Monitor Sawmills with Prometheus and Grafana

This guide explains how to set up Prometheus and Grafana monitoring for your Sawmills Collector in a Kubernetes environment. While this setup is optional, it provides valuable insights into your collector’s performance and the telemetry data it processes.

Prerequisites

Before you begin, ensure you have:

The Sawmills Collector deployed and running in the sawmills namespace
A Kubernetes cluster with Prometheus Operator installed
Grafana installed in your cluster

For example, in this guide we’ll assume Prometheus and Grafana are installed in the observability namespace, but adjust the commands to match your actual installation namespace.

Setting Up the Monitoring Stack

Step 1: Set Up the ServiceMonitor

The Sawmills Collector service already exposes metrics on port 19465. Create a ServiceMonitor to configure Prometheus to scrape these metrics:

apiVersion: monitoring.coreos.com/v1
kind: ServiceMonitor
metadata:
  name: sawmills-collector-monitor
  namespace: sawmills
  labels:
    release: prometheus
spec:
  selector:
    matchLabels:
      app.kubernetes.io/name: sawmills-collector-chart
  namespaceSelector:
    matchNames:
      - sawmills
  endpoints:
    - port: prometheus
      interval: 15s

Save this as sawmills-servicemonitor.yaml and apply it:

kubectl apply -f sawmills-servicemonitor.yaml

Step 2: Set Up the Grafana Dashboard

The Sawmills Collector is based on OpenTelemetry.
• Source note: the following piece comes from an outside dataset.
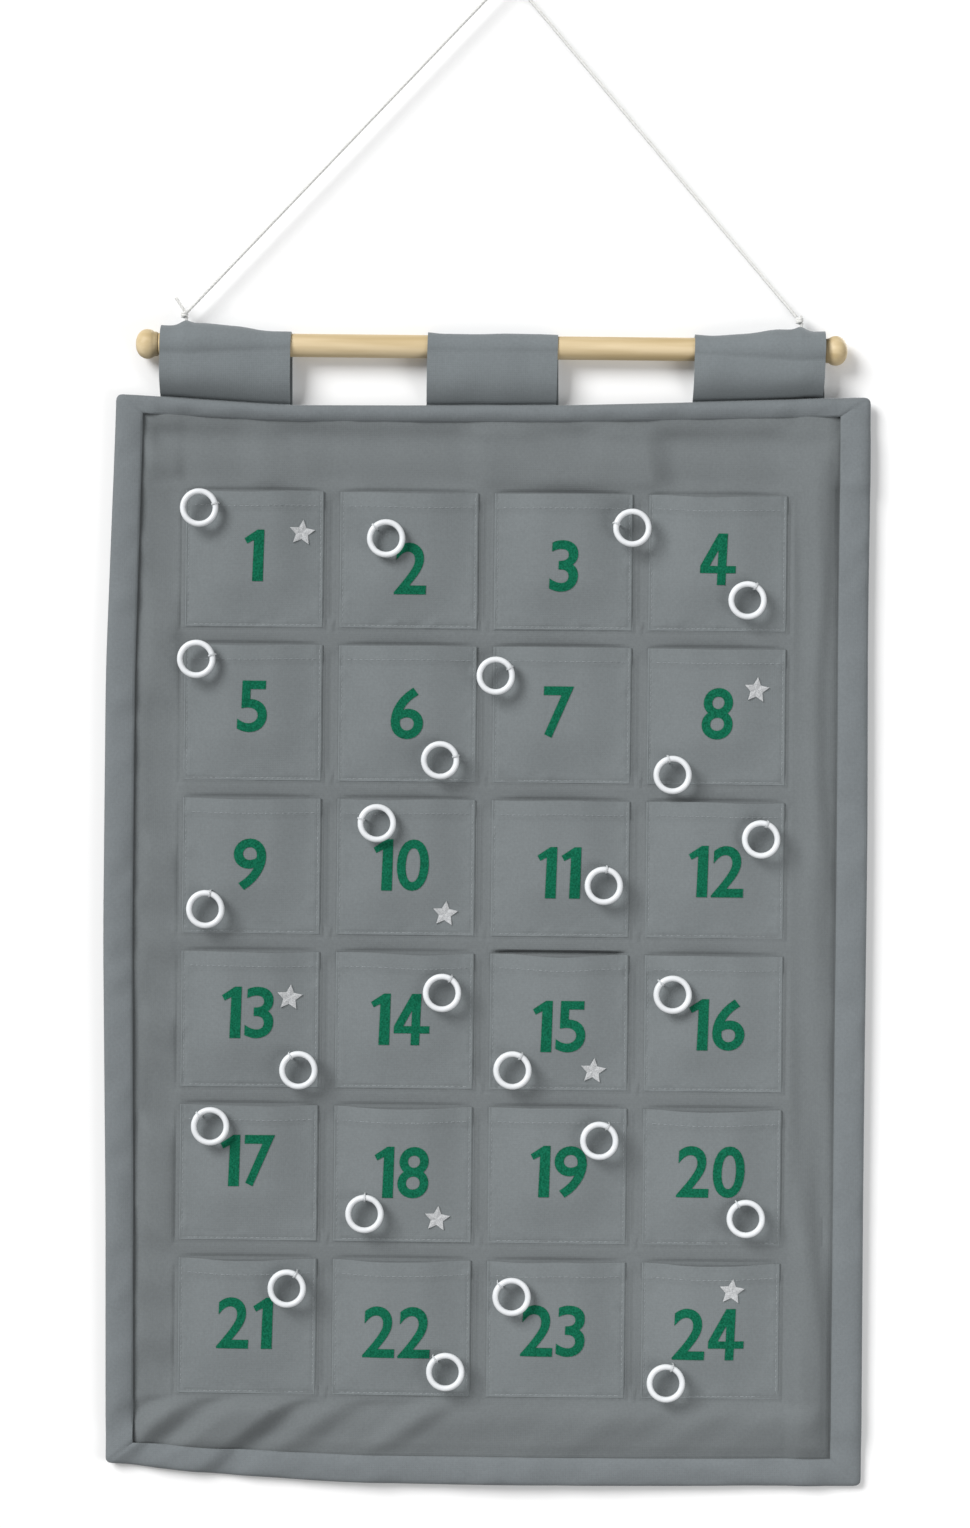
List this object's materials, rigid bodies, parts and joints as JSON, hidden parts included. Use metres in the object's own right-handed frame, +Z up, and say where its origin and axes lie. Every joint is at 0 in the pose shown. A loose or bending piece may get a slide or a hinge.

You can use the official OpenTelemetry Collector dashboard from the Grafana dashboard catalog. There are two methods to install this dashboard:

Option 1: Import Directly in Grafana UI

In your Grafana UI, go to the ”+” icon in the sidebar and select “Import”
Enter dashboard ID 15983 in the “Import via grafana.com” field
Click “Load”
Select your Prometheus data source
Click “Import”

Option 2: Deploy via ConfigMap

Create a ConfigMap for the Grafana dashboard. This should be created in the same namespace where Grafana is installed (we’ll use observability as an example):

apiVersion: v1
kind: ConfigMap
metadata:
  name: sawmills-grafana-dashboard
  namespace: observability  # Change this to match your Grafana installation namespace
  labels:
    grafana_dashboard: "1"
data:
  sawmills-otel-collector.json: |
    {
      "annotations": {
        "list": [
          {
            "builtIn": 1,
            "datasource": "-- Grafana --",
            "enable": true,
            "hide": true,
            "iconColor": "rgba(0, 211, 255, 1)",
            "name": "Annotations & Alerts",
            "type": "dashboard"
          }
        ]
      },
      "description": "Visualize OpenTelemetry (OTEL) collector metrics (tested with OTEL contrib v0.120.1)",
      "editable": true,
      "gnetId": 15983,
      "graphTooltip": 0,
      "id": 15983,
      "links": [],
      "panels": [],
      "schemaVersion": 27,
      "style": "dark",
      "tags": [
        "opentelemetry",
        "otel",
        "sawmills"
      ],
      "templating": {
        "list": []
      },
      "time": {
        "from": "now-1h",
        "to": "now"
      },
      "timepicker": {},
      "timezone": "",
      "title": "OpenTelemetry Collector",
      "uid": "otel-collector",
      "version": 1
    }

Note: The above JSON is a placeholder. You should download the complete dashboard JSON from Grafana.com or export it after importing via the UI method. Save this as sawmills-grafana-dashboard.yaml and apply it:

kubectl apply -f sawmills-grafana-dashboard.yaml

Collector Configuration for Metrics

Ensure your Sawmills collector configuration includes proper telemetry settings to expose metrics. Here’s an example:

service:
  telemetry:
    metrics:
      address: 0.0.0.0:19465
      level: detailed

Verifying the Setup

1. Check ServiceMonitor Status

Verify that the ServiceMonitor is properly configured:

kubectl get servicemonitor -n sawmills
## Should show: sawmills-collector-monitor

2. Verify Prometheus Scraping

Check if Prometheus is successfully scraping the metrics. Replace observability with your Prometheus installation namespace:

# Port forward Prometheus (adjust namespace as needed)
kubectl port-forward svc/prometheus-kube-prometheus-prometheus 9090:9090 -n observability

# Visit http://localhost:9090/targets in your browser
# Look for targets matching job="sawmills/sawmills-collector-monitor"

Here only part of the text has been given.